I haven’t played Fable as near as much as I’ve wanted due to two things:

  1. Was traveling

  2. It’s a M rated game – as I found out after I started playing it. And Alex likes watching me play way too much for him to see me playing a role playing game as I hack away at the bad guys.

So I had received a gift card last week, and after trying out Farcry at Kent’s a week or two ago, decided to pick it up, as I enjoy a good FPS. After the fun I had playing Call of Duty single-player a year after everyone else, I decided this could be a good fit. So I bought it today. Come back to the office, and get more presents: Rome: Total War, a new real time strategy getting good reviews, and Star Wars: Battlefront (Warning: flash site) for the PC.

Considering I’ll be wiring the basement this weekend, in Orlando the following weekend, in Chicago after that, then at Lambeau the weekend after for the Cowboys game, when will I find the time? I still have Fable to play, my NFL2k5 football and hockey seasons, and two beta’s, including WoW to test. I’ve barely caught up on my TiVO from the last week or two, and here we go again… Good thing I haven’t bought X-Men from Raven yet! And I haven’t even thought about practicing for the BFG lan competition.

When it rains, it pours.

Linux Gaming

This article sums up most of my views of gaming on Linux.

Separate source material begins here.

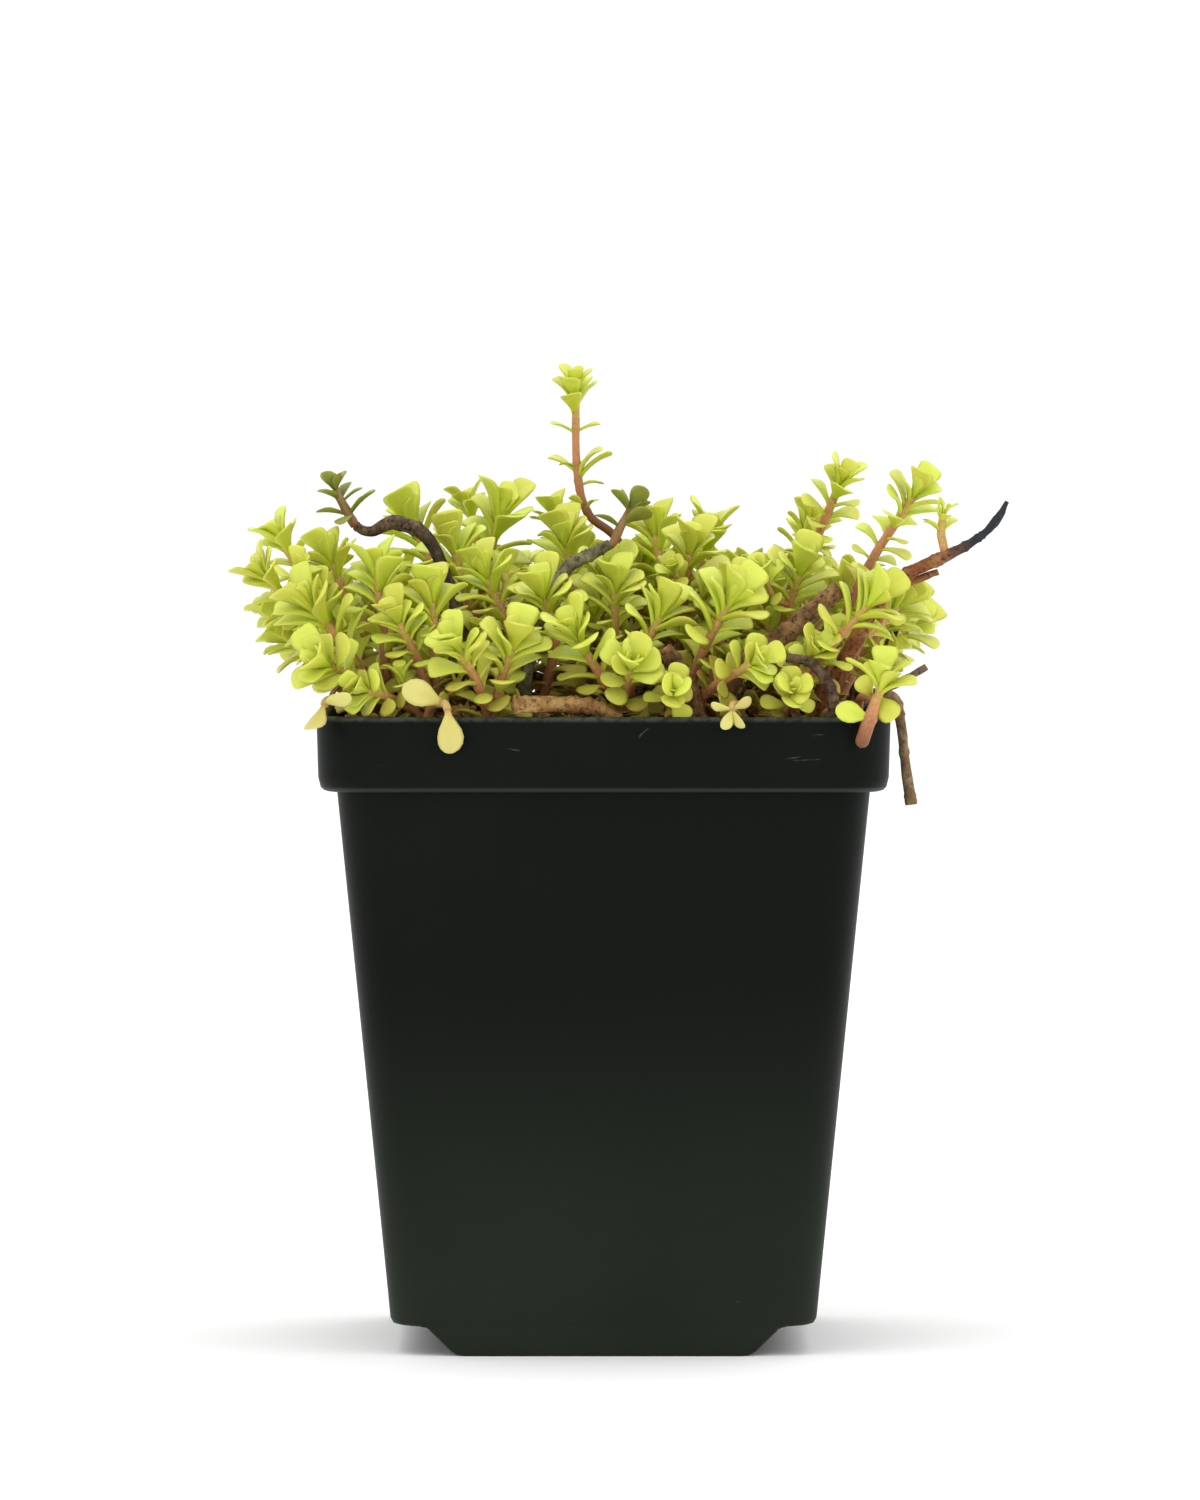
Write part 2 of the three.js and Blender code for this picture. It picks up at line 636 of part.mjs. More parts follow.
function leafOutShoot(stem, pairs, size, turn, node) {
  const rows = [...rosettePairs, ...stemPairs.slice(0, pairs)];
  rows.forEach((row, i) => {
    const t = paramBelow(stem.path, row.below * size);
    for (const side of [0, 180]) {
      const spread = row.spread + random(-spreadJitter, spreadJitter);
      const around = turn + 90 * i + side + random(-turnJitter, turnJitter);
      placeLeaf(stem, t, spread, around, row.size * size, node);
    }
  });
}

// Shoots of the mat: the ones set by hand, then the staggered grid between them
function planShoots() {
  const rootFor = ([x, y]) => [clamp(x * rootPull[0], rootLimit), clamp(y * rootPull[1], rootLimit)];
  const shoots = frontShoots.map((shoot) => ({ ...shoot, root: shoot.root || rootFor(shoot.tip) }));
  for (let row = 0; row < matRows; row += 1) {
    const y = matFront + ((matBack - matFront) * row) / (matRows - 1);
    const start = -matHalf + (row % 2) * (matPitch / 2);
    for (let x = start; x <= matHalf; x += matPitch) {
      const tip = [x + random(-matJitter, matJitter), y + random(-matJitter, matJitter), 0];
      tip[2] = matTop - matFall * (tip[0] ** 2 + tip[1] ** 2) + random(-matHeightJitter, matHeightJitter);
      const atEdge = Math.max(Math.abs(tip[0]), tip[1]) > edgeFrom;
      const size = random(...matSizes);
      if (shoots.every((shoot) => flat(shoot.tip, tip) > shootSpacing)) {
        shoots.push({ tip, pairs: atEdge ? edgePairs : 0, size, root: rootFor(tip) });
      }
    }
  }
  return shoots;
}

// Neighbouring shoots fork from one base, so that each node is one branched stem
function groupShoots(shoots) {
  const free = [...shoots];
  const groups = [];
  while (free.length) {
    const first = free.shift();
    const near = free.filter((s) => flat(s.root, first.root) < nodeReach);
    near.sort((a, b) => flat(a.root, first.root) - flat(b.root, first.root));
    const members = [first, ...near.slice(0, nodeShoots - 1)];
    near.slice(0, nodeShoots - 1).forEach((s) => free.splice(free.indexOf(s), 1));
    groups.push(members);
  }
  return groups;
}

// Moves a wanted root until its hole is clear of the others
function clearRoot(wanted, holes) {
  for (let i = 0; i < rootTries; i += 1) {
    const reach = rootStep * i;
    const spot = [
      clamp(wanted[0] + reach * Math.cos(spiralTurn * i), rootLimit),
      clamp(wanted[1] + reach * Math.sin(spiralTurn * i), rootLimit),
    ];
    if (holes.every((hole) => flat(spot, [hole.x, hole.y]) > hole.radius + rootSpacing)) {
      return spot;
    }
  }
  return wanted;
}

// How far a stem stays from the stems of other nodes, surface to surface
function stemClearance(stem, node) {
  let least = Infinity;
  for (let k = 1; k <= stemProbes; k += 1) {
    const p = pointOn(stem.path, k / stemProbes);
    for (const stretch of stretches) {
      if (stretch.node !== node) {
        least = Math.min(least, distanceToStretch(p, stretch) - stretch.radius - stemRadius);
      }
    }
  }
  return least;
}

// A shoot rises before it leans; its middle is pushed aside until it is clear of other nodes
function clearShoot(from, tip, node, isFork) {
  let best = null;
  let bestClearance = -Infinity;
  for (let i = 0; i < shootTries && bestClearance < stemClear; i += 1) {
    const push = pushStep * i;
    const middle = [
      from[0] + middleAcross * (tip[0] - from[0]) + push * Math.cos(spiralTurn * i),
      from[1] + middleAcross * (tip[1] - from[1]) + push * Math.sin(spiralTurn * i),
      from[2] + middleUp * (tip[2] - from[2]),
    ];
    const points = isFork ? [from, middle, tip] : rooted([from, middle, tip]);
    const stem = makeStem(points, stemTaper.map((part) => part * stemRadius), stemSides, false);
    const clearance = stemClearance(stem, node);
    if (clearance > bestClearance + betterBy) {
      best = stem;
      bestClearance = clearance;
    }
  }
  return best;
}

// Everything is first laid out, so that a leaf can keep clear of every stem, and only then made solid
const nodes = [];
const holes = [];

function openHole([x, y], radius) {
  holes.push({ x, y, radius: (radius + gap) / Math.cos(Math.PI / holeSides) });
}

for (const { name, points, radii } of woodyStems) {
  const stem = makeStem(rooted(points), [radii[0], ...radii], woodySides, true);
  openHole(points[0], radii[0]);
  addStretches(stem, name);
  nodes.push({ name, slot: 'bark', stems: [stem] });
}

for (const { name, slot, path, tail } of sideShoots) {
  const isRooted = path[0][2] === 0;
  const radii = [sideRadius, sideRadius, sideRadius * 0.85];
  const stems = [makeStem(isRooted ? rooted(path) : path, radii, stemSides, false)];
  if (isRooted) {
    openHole(path[0], sideRadius);
  }
  if (tail) {
    stems.push(makeStem(tail, [sideRadius, tailRadius, tailRadius], stemSides, false));
  }
  stems.forEach((stem) => addStretches(stem, name));
  nodes.push({ name, slot, stems });
}

const groups = groupShoots(planShoots());
groups.forEach((members, g) => {
  const name = `leafy_stem_${String(g + 1).padStart(2, '0')}`;
  const mean = [0, 1].map((axis) => members.reduce((sum, s) => sum + s.root[axis], 0) / members.length);
  const root = clearRoot(mean, holes);
  openHole(root, stemRadius);
  const stems = [];
  members.forEach((shoot, i) => {
    const from = i === 0 ? [...root, soilTop] : pointOn(stems[0].path, forkAt);
    stems.push(clearShoot(from, shoot.tip, name, i > 0));
  });
  stems.forEach((stem) => addStretches(stem, name));
  nodes.push({ name, slot: 'leaf', stems, members });
});

// Leaves set by hand go first, then the rosettes by rule
for (const { name, leaves: list, tailLeaves = [] } of sideShoots) {
  const { stems } = nodes.find((node) => node.name === name);
  for (const [stem, rows] of [[stems[0], list], [stems[1], tailLeaves]]) {
    for (const [t, pointing, size] of rows) {
      const tangent = tangentOn(stem.path, t);
      leaves.push(makeLeaf(pointOn(stem.path, t), tangent, pointing, size, name));
    }
  }
}
for (const { name, stems, members = [] } of nodes) {
  members.forEach((shoot, i) => leafOutShoot(stems[i], shoot.pairs, shoot.size, random(0, 90), name));
}

// One leaf: a five-cornered lens, narrow at its base and broad at its tip
function leafSolid(leaf) {
  const corners = leafOutline.length;
  const geometry = new THREE.SphereGeometry(1, corners, 2);
  const position = geometry.attributes.position;
  for (let i = 0; i < position.count; i += 1) {
    const height = position.getY(i);
    if (Math.abs(height) > 0.5) {
      const rise = (Math.sign(height) * leafThickness) / 2;
      position.setXYZ(i, ...add(leafPoint(leaf, leafCrown, 0), leaf.n, rise));
    } else {
      const turn = Math.atan2(-position.getZ(i), -position.getX(i)) / (2 * Math.PI);
      const [u, v] = leafOutline[Math.round(turn * corners + corners) % corners];
      position.setXYZ(i, ...leafPoint(leaf, u, v));
    }
  }
  return toSolid(geometry);
}

const materials = {
  leaf: [leafColour, 0.5],
  dark: [darkLeafColour, 0.5],
  pale: [paleLeafColour, 0.55],
  bark: [barkColour, 0.85],
};

const plant = new THREE.Group();
plant.add(toMesh(makePot(), 'pot', potColour, 0.45));
plant.add(toMesh(makeSoil(holes), 'soil', soilColour, 0.95));

for (const node of nodes) {
  const own = leaves.filter((leaf) => leaf.node === node.name);
  const whole = join([...node.stems.map(stemSolid), ...own.map(leafSolid)]);
  const body = largestPiece(largestPiece(whole).asOriginal().simplify(shortEdge));
  plant.add(toMesh(body, node.name, ...materials[node.slot]));
}

export default plant;
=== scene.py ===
import math

import bpy
import numpy as np
from mathutils import Matrix, Vector


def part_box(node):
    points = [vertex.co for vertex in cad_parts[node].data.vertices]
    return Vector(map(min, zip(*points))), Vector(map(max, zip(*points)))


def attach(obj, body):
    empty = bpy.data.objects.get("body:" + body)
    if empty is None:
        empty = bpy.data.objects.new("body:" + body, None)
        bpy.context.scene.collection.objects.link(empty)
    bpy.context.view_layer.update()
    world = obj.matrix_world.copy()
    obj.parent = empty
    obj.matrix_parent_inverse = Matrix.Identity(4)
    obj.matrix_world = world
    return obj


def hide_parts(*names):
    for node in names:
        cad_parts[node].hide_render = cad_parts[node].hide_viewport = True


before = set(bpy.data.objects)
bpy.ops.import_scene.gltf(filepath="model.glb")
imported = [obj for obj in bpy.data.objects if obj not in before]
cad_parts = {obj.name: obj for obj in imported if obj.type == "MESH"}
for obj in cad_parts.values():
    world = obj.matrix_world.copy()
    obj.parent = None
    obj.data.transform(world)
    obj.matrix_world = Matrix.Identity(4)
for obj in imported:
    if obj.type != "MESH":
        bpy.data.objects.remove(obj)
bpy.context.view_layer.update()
mm = 0.001  # the plant is laid out in millimetres and made in metres


# The plant's layout: every stem and leaf stands where the CAD has it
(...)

I have 2 machines that still run XP – one for gaming, the other I used to 2box my other Everquest account back in the day. It still has a bunch of music I need to transfer to my server, but other than that, I keep telling myself it will be for video editing as that’s the only other thing Linux isn’t as good as Windows still.

But back to Linux gaming: As I game less and less now, I realize I have to get my basement done, as my using my high end computer for non-gaming tasks drives me nuts in Windows. For the last two weeks I’ve seriously considered wiping my XP partition, or at the least making it dual boot. But I’m lazy, though I’m getting closer every day. As I look at what games I play, only Doom 3 has the potential to be played on Linux. If I only ran Linux, I’d have UT2k4 there as well. I had great success with NeverWinter Nights on Linux, but other than that, there are no RPG choices. As I debate EQ2 and World of Warcraft, neither will play on Linux.

Is playing games on the X-box my only choice? (If I were to only run Linux).

I absolutely agree with the article regarding WINE. WINE is not an option for Linux gaming, and for developers it’s a cop-out. Yes, I understand DirectX has matured better and faster than OpenGL. But if major games can work natively on Mac OSX, is Linux that far out of reach?